The extensive list below reflects, and evidences, how complex the case appears to be, unless Perfect 10 declines to pursue certain fact patterns or legal theories. To date, Perfect 10 has declined to identify any fact pattern or legal theory that it will not pursue.

It seems our task is to reduce both the apparent complexity of the case and the burden upon Perfect 10 in furnishing the required information by eliminating any fact patterns or legal theories that Perfect 10 does not intend to pursue at trial. We ask that you indicate which variables that P10 does not intend to include in its case. (For example, we expect that Perfect 10 may wish to eliminate all legal theories that pertain to alleged violations of section 106(4) and 106(6). It may also wish to eliminate from the case claims regarding infringements where Perfect 10 acknowledges that Microsoft responded to a DMCA notice expeditiously.) Of course we will want to obtain a stipulation to give binding effect to any limitations by Perfect 10 so that Microsoft may have comfort in the fact that it will not be blindsided by a misunderstanding of the scope of the case. Moreover, in order to ensure that we can get information about each fact pattern and type of claim that P10 intends to prove, we ask that you supply any relevant variables that we may have missed.

After Perfect 10 eliminates unnecessary variables and legal theories from the list below, Microsoft asks that Perfect 10 identify one relevant Perfect 10 work for each possible different combination of the remaining applicable variables and legal theories, which may (but need not always) include one numbered item for each different letter in the list below. Thus, for example, one combination would be A1,B1,C1,D1,E1,F1,G1,H1,J1,K1,L1,M1,N1. Where Perfect 10 will not press claims for a particular combination of facts and legal theories, it may clarify that point. Microsoft will, of course, want a stipulation to confirm that the combination is not an issue in the case.

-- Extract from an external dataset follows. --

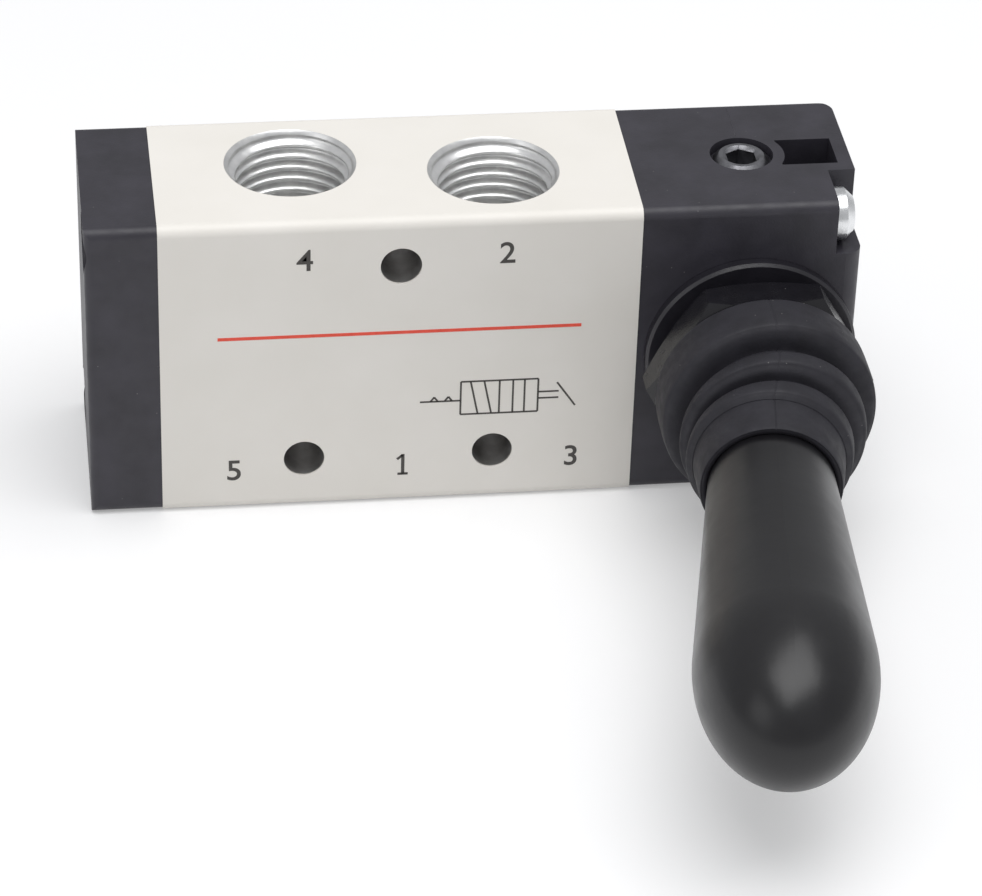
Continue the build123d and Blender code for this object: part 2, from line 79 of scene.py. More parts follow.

Please review this carefully and help us to identify the variables and legal theories that are genuinely at issue -- and streamline the information that Perfect 10 must produce --appropriately. We are open to any suggestions that Perfect 10 has for improving and streamlining the selection of representative works and fact patterns in order to enable us to evaluate the case or to consider dispositive motions.

First Owner of Copyright

A1: P10

A2: Amy Weber/her company A3: Other Models/their companies A3: Petter Hegre/his company A4: Other non-US photographers

Model Celebrity and Exclusivity Status

B1: Model a famous celebrity and exclusive to P10 B2: Model a famous celebrity and exclusive to P10 only for topless or nude images B3: Model a famous celebrity and not exclusive to P10 B4: Model not a famous celebrity; exclusive to P10 B5: Model not a famous celebrity; exclusive to P10 only for topless or nude images B6: Model not a famous celebrity; not exclusive to P10

Compilation / Group Work Membership Status

C1: Work is an individual work and has appeared by authority of copyright owner in P10 magazine but not on P10 web site

C2: Work is an individual work and has appeared by authority of copyright owner on

P10 web site but not in P10 magazine

C3: Work is an individual work and has appeared by authority of copyright owner both on P10 web site and in P10 magazine C4: Work is an individual work that has appeared by authority of copyright owner in a non-P10 magazine C5: Work is an individual work that has appeared by authority of copyright owner on a non-P10 web site C6: Work is an individual work that has never appeared by authority of a copyright owner in a compilation or derivative work (magazine or web site)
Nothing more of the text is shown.